Your answer should consist solely of the lines from the one with "sweep(path=coil.line, is_frenet=True)" through the one with "obj.data = obj.data.copy()", copied exactly, endpoints included.
[Begin Information supplied]
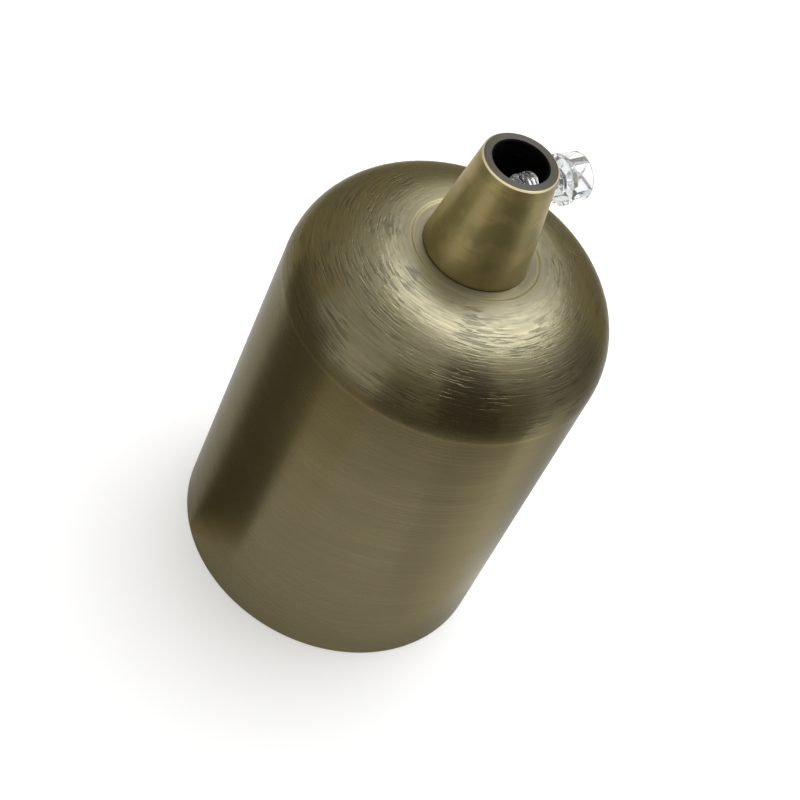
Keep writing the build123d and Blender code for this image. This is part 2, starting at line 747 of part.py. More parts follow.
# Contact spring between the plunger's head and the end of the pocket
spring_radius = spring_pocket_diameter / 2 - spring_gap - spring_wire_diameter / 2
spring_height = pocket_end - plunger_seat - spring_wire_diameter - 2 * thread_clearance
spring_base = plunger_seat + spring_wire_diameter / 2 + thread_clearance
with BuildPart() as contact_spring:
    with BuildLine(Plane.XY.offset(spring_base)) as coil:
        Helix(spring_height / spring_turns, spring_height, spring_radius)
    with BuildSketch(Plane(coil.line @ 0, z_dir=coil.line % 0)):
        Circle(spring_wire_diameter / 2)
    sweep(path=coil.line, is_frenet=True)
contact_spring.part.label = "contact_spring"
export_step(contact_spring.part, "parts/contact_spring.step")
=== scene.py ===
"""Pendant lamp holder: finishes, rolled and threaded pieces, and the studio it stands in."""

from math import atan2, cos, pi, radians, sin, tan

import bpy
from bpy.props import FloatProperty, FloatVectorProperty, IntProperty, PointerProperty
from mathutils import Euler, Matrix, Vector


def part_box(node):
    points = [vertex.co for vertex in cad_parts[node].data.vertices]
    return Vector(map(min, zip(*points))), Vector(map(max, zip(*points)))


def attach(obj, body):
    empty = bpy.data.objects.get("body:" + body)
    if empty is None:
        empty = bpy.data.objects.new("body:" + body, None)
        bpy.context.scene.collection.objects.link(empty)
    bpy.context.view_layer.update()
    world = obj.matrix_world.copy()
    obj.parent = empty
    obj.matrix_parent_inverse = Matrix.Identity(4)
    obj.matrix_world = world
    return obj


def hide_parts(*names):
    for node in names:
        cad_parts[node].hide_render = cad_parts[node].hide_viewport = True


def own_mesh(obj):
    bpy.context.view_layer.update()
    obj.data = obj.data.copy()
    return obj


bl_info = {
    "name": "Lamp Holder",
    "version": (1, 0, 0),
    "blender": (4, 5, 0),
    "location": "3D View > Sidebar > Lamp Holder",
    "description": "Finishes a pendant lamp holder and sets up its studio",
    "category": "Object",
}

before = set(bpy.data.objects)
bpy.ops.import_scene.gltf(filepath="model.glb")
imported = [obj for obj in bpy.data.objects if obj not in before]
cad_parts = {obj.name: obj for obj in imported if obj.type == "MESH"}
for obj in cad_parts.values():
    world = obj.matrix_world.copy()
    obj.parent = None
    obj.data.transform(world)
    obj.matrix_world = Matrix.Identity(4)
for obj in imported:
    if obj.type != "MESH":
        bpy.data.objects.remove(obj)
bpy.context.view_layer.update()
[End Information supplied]
## Solution to the exercise
    sweep(path=coil.line, is_frenet=True)
contact_spring.part.label = "contact_spring"
export_step(contact_spring.part, "parts/contact_spring.step")
=== scene.py ===
"""Pendant lamp holder: finishes, rolled and threaded pieces, and the studio it stands in."""

from math import atan2, cos, pi, radians, sin, tan

import bpy
from bpy.props import FloatProperty, FloatVectorProperty, IntProperty, PointerProperty
from mathutils import Euler, Matrix, Vector


def part_box(node):
    points = [vertex.co for vertex in cad_parts[node].data.vertices]
    return Vector(map(min, zip(*points))), Vector(map(max, zip(*points)))


def attach(obj, body):
    empty = bpy.data.objects.get("body:" + body)
    if empty is None:
        empty = bpy.data.objects.new("body:" + body, None)
        bpy.context.scene.collection.objects.link(empty)
    bpy.context.view_layer.update()
    world = obj.matrix_world.copy()
    obj.parent = empty
    obj.matrix_parent_inverse = Matrix.Identity(4)
    obj.matrix_world = world
    return obj


def hide_parts(*names):
    for node in names:
        cad_parts[node].hide_render = cad_parts[node].hide_viewport = True


def own_mesh(obj):
    bpy.context.view_layer.update()
    obj.data = obj.data.copy()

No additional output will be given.